◆ **Written instruction**
Copy out each line that has "axes" in it.

Start of Information supplied

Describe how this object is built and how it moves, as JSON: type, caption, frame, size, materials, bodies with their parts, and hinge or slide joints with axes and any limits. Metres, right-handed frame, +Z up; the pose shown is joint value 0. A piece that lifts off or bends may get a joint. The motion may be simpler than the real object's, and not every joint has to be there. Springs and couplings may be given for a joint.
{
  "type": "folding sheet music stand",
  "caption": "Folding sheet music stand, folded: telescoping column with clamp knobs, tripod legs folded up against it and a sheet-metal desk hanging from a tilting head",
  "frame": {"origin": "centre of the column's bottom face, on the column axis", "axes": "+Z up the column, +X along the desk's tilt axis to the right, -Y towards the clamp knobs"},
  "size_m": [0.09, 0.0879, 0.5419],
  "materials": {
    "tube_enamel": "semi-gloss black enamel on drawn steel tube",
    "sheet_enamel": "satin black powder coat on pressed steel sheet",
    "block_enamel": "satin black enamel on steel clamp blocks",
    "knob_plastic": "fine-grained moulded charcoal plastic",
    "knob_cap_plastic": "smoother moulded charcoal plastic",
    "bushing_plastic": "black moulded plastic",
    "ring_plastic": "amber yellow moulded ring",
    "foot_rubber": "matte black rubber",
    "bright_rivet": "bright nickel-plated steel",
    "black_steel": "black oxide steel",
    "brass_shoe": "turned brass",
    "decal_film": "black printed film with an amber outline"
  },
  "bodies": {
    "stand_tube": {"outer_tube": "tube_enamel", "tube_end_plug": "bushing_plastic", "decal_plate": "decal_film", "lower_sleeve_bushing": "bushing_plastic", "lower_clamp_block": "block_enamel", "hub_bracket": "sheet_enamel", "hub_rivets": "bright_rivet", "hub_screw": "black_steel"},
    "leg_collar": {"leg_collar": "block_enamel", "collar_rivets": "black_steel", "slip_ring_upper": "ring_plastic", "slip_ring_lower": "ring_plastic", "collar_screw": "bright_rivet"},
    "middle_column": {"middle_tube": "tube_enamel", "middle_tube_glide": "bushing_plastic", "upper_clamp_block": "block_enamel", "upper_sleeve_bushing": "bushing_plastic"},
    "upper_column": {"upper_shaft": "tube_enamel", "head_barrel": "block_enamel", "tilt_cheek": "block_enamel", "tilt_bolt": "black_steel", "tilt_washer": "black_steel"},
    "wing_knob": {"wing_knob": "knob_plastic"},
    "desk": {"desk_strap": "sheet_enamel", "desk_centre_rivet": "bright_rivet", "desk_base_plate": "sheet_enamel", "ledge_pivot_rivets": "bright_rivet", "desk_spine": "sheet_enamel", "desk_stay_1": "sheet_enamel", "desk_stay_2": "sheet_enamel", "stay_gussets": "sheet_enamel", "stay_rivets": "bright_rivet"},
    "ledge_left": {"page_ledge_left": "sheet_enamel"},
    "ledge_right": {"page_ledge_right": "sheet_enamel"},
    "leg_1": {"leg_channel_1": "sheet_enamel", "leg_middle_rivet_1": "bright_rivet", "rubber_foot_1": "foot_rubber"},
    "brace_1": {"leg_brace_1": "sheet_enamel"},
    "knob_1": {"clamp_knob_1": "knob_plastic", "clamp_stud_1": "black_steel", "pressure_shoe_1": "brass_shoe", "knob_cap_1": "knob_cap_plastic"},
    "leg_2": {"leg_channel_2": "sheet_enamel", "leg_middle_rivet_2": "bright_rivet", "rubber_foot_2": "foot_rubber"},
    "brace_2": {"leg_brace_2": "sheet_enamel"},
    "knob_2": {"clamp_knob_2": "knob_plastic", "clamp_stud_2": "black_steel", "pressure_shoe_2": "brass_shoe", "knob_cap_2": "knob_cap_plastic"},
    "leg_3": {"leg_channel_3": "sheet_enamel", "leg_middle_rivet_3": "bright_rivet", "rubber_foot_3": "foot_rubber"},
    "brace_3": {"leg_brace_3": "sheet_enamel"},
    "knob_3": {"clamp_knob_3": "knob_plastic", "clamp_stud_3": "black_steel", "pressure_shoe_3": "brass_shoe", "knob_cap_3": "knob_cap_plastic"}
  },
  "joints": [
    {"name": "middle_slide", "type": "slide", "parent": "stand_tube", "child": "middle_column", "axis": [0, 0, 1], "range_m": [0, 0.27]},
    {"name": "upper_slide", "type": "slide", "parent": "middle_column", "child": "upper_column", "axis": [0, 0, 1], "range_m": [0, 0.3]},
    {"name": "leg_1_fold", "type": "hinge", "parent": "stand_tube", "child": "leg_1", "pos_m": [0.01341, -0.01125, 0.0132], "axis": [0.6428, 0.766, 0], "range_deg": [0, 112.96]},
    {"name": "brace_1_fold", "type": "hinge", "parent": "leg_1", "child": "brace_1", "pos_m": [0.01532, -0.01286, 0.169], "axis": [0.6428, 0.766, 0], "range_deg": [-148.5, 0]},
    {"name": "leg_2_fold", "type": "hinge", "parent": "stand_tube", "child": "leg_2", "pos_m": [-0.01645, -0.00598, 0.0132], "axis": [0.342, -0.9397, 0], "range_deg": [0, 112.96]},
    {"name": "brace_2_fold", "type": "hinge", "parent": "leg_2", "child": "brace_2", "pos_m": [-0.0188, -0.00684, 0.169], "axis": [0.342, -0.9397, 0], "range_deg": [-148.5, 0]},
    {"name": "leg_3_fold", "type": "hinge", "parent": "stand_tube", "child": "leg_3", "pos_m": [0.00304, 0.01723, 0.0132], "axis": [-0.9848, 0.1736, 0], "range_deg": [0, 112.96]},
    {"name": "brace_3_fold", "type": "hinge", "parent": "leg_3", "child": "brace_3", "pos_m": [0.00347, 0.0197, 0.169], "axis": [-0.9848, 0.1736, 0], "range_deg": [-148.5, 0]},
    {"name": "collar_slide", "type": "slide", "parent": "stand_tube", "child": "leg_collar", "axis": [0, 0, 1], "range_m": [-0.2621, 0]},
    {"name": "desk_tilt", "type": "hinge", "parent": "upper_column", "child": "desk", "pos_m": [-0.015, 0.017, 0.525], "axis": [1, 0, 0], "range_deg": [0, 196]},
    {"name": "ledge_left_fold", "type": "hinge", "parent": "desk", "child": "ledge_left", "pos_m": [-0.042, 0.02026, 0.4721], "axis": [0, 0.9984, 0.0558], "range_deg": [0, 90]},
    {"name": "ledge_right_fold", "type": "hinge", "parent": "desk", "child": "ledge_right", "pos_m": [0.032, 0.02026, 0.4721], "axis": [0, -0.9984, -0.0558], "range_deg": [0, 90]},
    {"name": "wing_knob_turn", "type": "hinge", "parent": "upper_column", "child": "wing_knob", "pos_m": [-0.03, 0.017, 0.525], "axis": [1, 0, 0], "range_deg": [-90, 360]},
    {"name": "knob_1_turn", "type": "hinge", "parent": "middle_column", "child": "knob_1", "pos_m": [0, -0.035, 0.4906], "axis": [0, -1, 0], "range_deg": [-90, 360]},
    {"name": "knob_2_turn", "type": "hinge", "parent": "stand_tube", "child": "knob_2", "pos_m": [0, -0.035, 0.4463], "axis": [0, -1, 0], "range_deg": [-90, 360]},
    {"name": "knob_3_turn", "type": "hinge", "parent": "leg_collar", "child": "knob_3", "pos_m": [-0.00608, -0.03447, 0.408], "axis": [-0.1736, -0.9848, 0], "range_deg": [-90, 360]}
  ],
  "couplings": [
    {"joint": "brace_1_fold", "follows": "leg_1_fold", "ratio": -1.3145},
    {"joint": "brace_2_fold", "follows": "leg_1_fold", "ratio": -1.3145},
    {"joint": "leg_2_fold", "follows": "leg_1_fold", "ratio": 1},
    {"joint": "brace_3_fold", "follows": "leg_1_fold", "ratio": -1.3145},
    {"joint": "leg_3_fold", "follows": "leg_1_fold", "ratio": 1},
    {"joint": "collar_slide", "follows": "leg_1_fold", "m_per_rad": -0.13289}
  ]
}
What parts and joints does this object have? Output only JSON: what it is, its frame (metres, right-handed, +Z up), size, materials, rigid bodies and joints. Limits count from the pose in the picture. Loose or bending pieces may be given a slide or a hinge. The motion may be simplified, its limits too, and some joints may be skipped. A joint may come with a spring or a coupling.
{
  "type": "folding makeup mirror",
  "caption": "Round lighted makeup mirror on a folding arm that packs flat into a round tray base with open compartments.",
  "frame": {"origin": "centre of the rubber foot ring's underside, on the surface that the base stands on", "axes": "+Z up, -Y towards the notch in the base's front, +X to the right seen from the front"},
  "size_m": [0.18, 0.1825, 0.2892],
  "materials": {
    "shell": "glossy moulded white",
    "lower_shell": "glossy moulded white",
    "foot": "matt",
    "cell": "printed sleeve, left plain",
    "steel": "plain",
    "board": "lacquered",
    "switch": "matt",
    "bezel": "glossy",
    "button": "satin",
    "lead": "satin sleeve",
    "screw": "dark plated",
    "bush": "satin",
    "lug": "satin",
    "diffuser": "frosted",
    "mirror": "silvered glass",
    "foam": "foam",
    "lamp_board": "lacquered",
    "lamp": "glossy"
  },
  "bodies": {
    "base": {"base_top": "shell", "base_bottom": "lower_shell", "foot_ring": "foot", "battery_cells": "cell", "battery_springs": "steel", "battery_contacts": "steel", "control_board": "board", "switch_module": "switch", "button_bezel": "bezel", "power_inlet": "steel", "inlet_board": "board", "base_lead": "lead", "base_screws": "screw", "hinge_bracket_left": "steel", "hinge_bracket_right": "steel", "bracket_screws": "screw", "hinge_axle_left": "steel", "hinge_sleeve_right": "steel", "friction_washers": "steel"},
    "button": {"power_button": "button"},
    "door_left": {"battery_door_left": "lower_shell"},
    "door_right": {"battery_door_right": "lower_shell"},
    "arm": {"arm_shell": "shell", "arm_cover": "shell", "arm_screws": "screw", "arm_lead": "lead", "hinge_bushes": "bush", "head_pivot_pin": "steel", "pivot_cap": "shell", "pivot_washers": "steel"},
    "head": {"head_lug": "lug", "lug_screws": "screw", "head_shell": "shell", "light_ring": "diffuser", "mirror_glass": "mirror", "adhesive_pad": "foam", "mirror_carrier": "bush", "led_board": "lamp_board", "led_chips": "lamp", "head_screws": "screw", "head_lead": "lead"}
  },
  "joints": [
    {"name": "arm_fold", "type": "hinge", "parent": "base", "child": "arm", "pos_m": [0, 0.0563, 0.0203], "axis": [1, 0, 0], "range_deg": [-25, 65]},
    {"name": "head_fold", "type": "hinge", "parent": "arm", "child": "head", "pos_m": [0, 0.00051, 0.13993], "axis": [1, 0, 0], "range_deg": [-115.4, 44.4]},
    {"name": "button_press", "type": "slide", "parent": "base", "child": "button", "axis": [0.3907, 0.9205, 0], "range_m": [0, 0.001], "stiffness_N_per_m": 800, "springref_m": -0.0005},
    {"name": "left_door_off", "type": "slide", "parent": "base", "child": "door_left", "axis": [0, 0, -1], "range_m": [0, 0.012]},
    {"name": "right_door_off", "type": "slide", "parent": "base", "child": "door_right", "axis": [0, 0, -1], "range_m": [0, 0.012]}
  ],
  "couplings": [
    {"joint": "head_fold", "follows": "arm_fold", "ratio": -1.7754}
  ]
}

End of Information supplied

◆ **Result of the exercise**
Describe how this object is built and how it moves, as JSON: type, caption, frame, size, materials, bodies with their parts, and hinge or slide joints with axes and any limits. Metres, right-handed frame, +Z up; the pose shown is joint value 0. A piece that lifts off or bends may get a joint. The motion may be simpler than the real object's, and not every joint has to be there. Springs and couplings may be given for a joint.
  "frame": {"origin": "centre of the column's bottom face, on the column axis", "axes": "+Z up the column, +X along the desk's tilt axis to the right, -Y towards the clamp knobs"},
  "frame": {"origin": "centre of the rubber foot ring's underside, on the surface that the base stands on", "axes": "+Z up, -Y towards the notch in the base's front, +X to the right seen from the front"},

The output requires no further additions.